Note that on the original stylus had the top of the cantilever painted with a red fluorescent paint to aid in using the pickup in dimly lit clubs, third party stylii do not have this feature in most cases except for the Nagaoka one (Part# 28-1200CS), but note that even though the company is no longer selling the pickup on its own they are still shipping them as standard with some of their DJ turntables and thus original stylus replacements is easily available from Panasonic dealers, and replacement pickups may indeed be available from the Panasonic spares department. If the extra headshell weight that came with the pickup is lost you can order it as a spare part (Panasonic part# RMJO011).
Please note that even though the cartridge had an RRP of around 130USD it commonly retailed for a lot less, or as low as 60USD, also not to be confused with earlier U series pickups from the company that were “universal mount” i.e. they were T4P pickups that came with an adaptor for a standard mount, the U1200 is a Standard Mount only pickup.

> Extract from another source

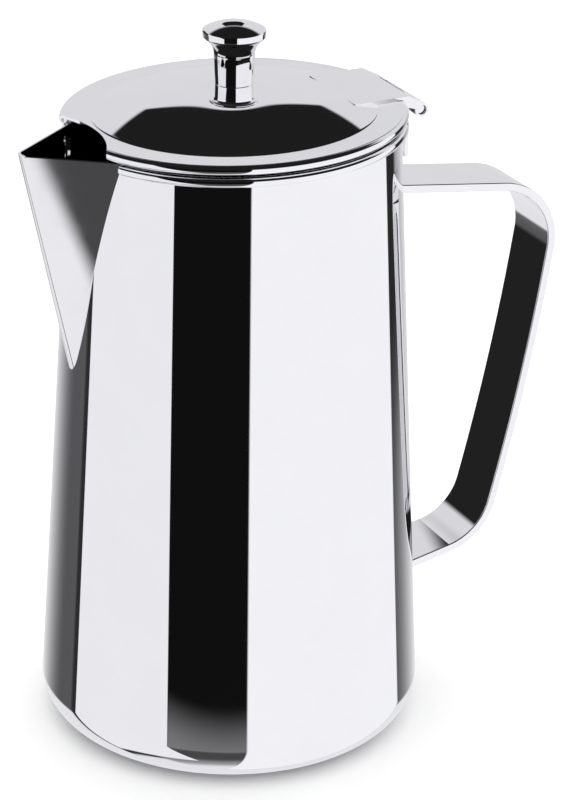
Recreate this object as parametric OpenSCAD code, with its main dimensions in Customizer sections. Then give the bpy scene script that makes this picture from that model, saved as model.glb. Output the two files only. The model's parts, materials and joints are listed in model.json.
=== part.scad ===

The Technics U1200 technical specifications are : Generator Type: Moving Magnet. Mount: Standard. — 10Hz ~ 20kHz unweighted. Generated channels: 2. Output channels: 2. Output @ 3.54cm/s. lateral velocity: 6 @ 1kHz. Channel separation: 20dB or better @ 1kHz. Channel balance: 1.5dB or better @ 1kHz.. Recommended load resistance: 47k ~ 100k ohms. Compliance: 4 x 10-6 cm/dyne @ 100 Hz. Recommended tracking force: 2 grams. Overhang: 15 mm. Distance from stylus tip to arm connector 52 mm. Stylus tip: Spherical 0.6 mil. Estimated stylus lifetime: 500 hours. Weight: 5.3 grams Original part #: EPC-U1200. Replacement stylus part #: EPS-1200CS or EPS-1200CSP. Original RRP: 129.95 USD (2005).